Synthesis and catalytic applications of highly stable copper‐based metal–organic framework as an efficient heterogeneous nanocatalyst for solvent‐free Suzuki–Miyaura cross‐coupling reaction

Abstract

The most prominent factors determining the properties and applications of metal–organic frameworks (MOFs) are their structural, morphological, and stability features under harsh conditions. Therefore, it is important to design the new methods to synthesize MOFs with modified structure and morphology and as a result more stability for the expansion of well‐organized MOFs. Herein, we reported the new synthetic strategy for the preparation of copper‐aurin tricarboxylate metal–organic framework (CuATC‐MOF) using a mixed solvent system.
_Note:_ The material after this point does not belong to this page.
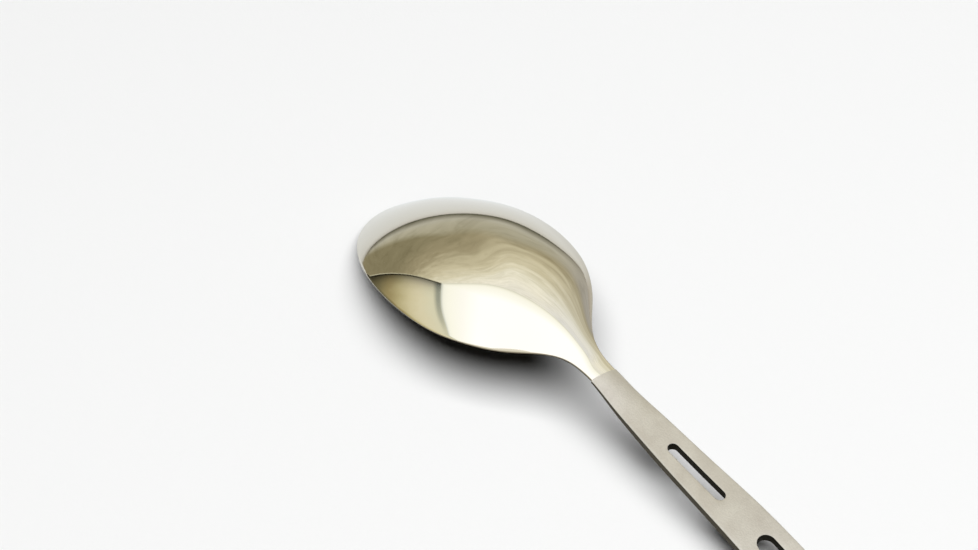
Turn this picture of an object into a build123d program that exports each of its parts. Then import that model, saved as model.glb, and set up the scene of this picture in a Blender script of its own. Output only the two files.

Comprehensive monitoring of the new synthetic strategy revealed the mixed solvent system (DMF/EtOH) is a key factor on particle size, morphology, and chemical stability of CuATC‐MOF. Then, the as‐prepared CuATC‐MOF with an acceptable specific surface area (62.655 m2/g), the particle size of 40–90 nm, and mesoporous structure exhibited superior catalytic activity and stability for the catalytic formation of a C‐C bond through a Suzuki‐Miyaura cross‐coupling reaction (SMCR). FT‐IR, PXRD, BET, FE‐SEM, TEM, EDX, EDX‐mapping, TGA, and ICP‐OES are impressive techniques that assisted us to well identified the structure of CuATC‐MOF. Additionally, CuATC‐MOF displayed excellent recyclability, during the six consecutive cycles, without significant reduction in its catalytic efficiency.